» **Records provided**
——
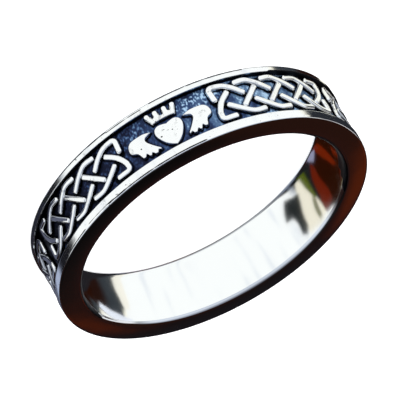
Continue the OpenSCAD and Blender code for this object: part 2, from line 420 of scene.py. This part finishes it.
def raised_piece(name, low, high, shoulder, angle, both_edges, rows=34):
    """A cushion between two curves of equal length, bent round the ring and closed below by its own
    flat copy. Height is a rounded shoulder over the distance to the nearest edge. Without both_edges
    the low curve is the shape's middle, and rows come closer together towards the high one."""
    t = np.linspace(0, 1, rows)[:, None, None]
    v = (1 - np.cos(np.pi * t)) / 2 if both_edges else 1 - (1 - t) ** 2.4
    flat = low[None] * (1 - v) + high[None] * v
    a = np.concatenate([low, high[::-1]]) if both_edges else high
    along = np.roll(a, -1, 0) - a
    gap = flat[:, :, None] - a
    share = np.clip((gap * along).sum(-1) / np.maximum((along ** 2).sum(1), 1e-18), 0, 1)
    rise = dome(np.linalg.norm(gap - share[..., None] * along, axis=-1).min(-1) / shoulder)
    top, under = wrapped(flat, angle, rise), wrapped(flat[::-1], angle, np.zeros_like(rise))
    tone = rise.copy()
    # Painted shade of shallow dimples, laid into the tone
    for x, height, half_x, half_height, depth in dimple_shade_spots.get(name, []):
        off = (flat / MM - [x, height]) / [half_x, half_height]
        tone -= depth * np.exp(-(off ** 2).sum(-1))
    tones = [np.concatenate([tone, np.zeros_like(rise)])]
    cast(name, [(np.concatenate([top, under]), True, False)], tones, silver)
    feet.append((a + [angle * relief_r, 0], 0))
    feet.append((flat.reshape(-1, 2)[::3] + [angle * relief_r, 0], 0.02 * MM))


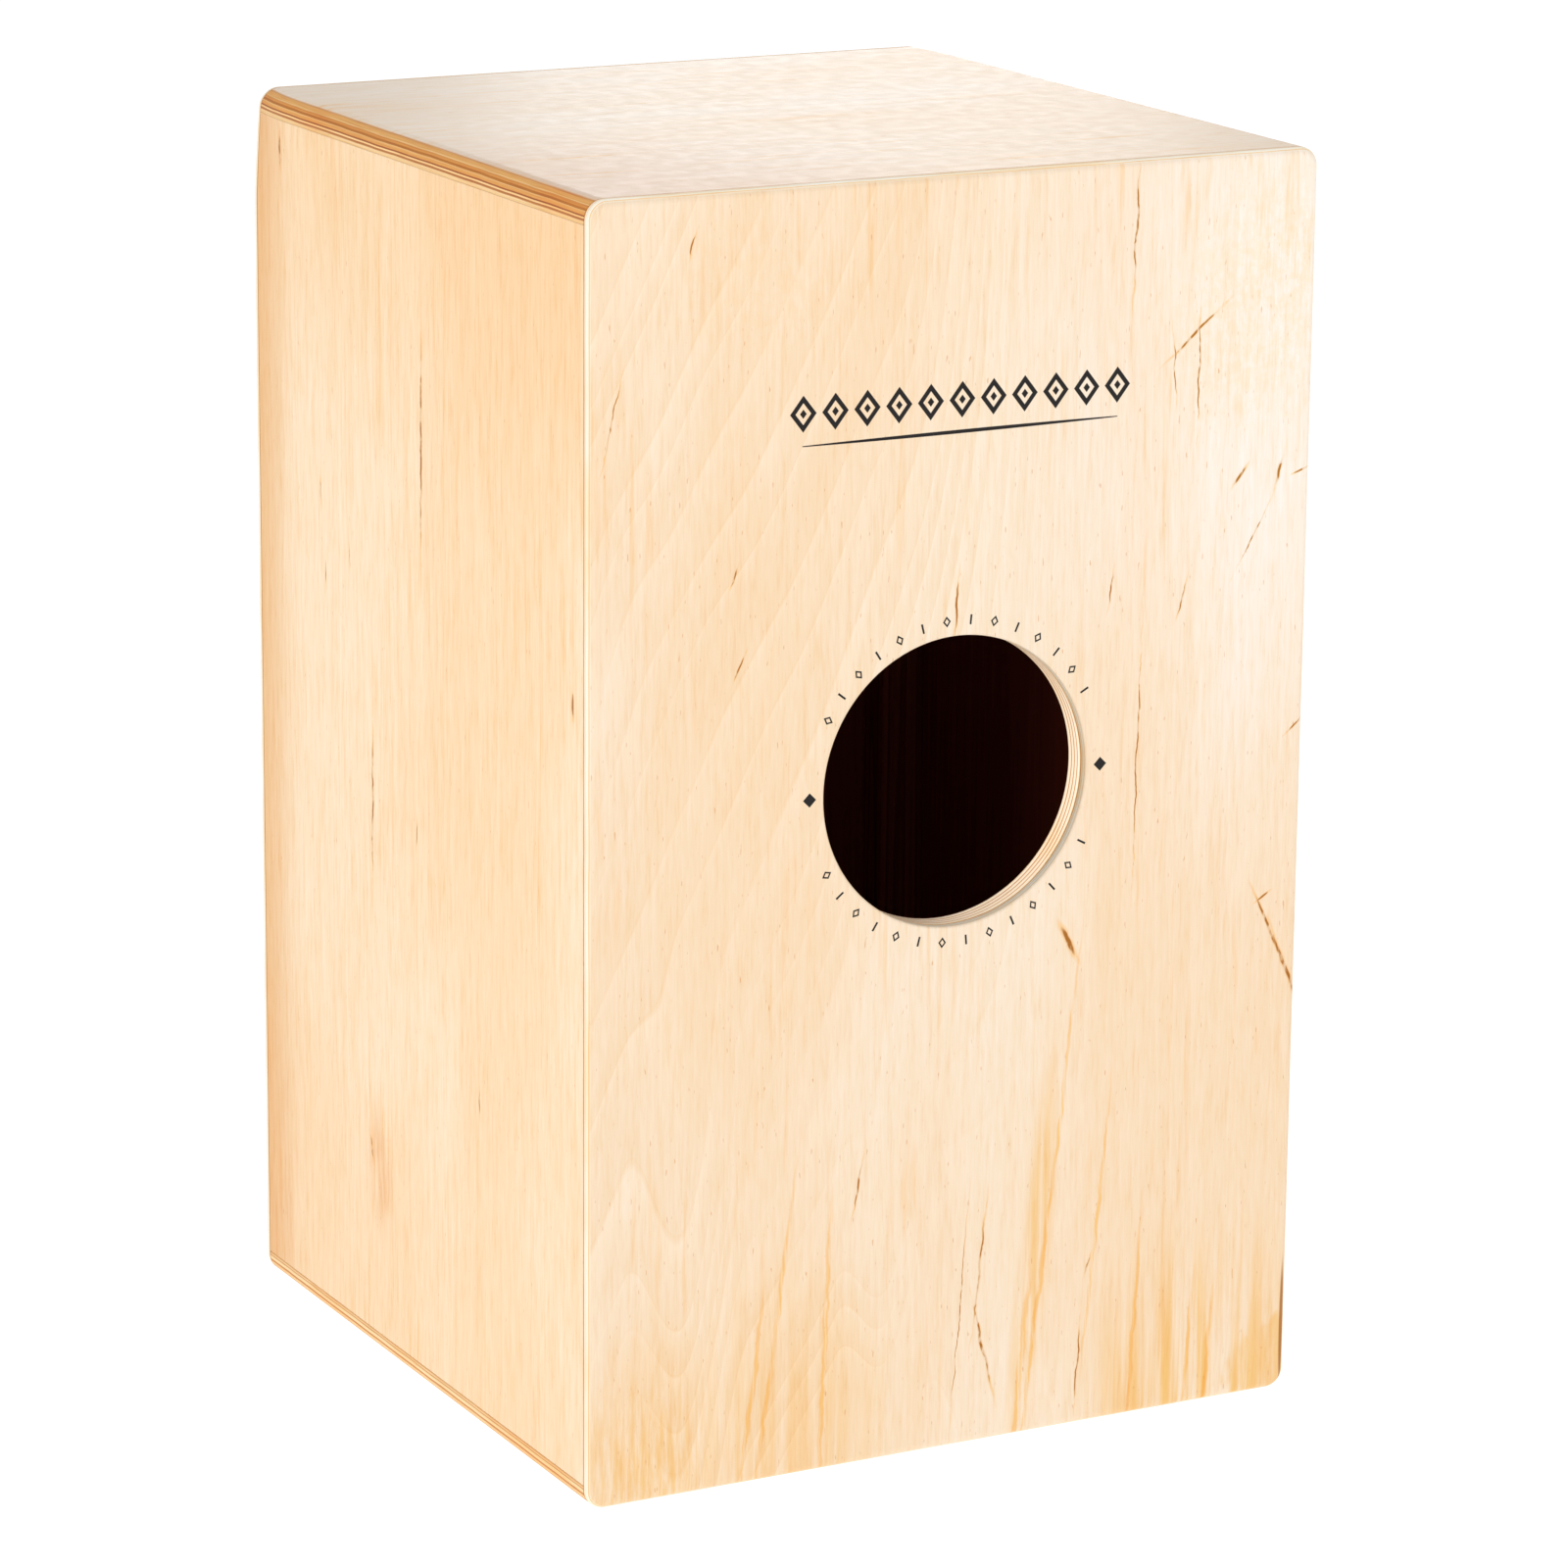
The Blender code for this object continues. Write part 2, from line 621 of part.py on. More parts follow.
——
» **Short exercise**
From the records above, pull out each line that has "object".

» **Solution to this task**
Continue the OpenSCAD and Blender code for this object: part 2, from line 420 of scene.py. This part finishes it.
The Blender code for this object continues. Write part 2, from line 621 of part.py on. More parts follow.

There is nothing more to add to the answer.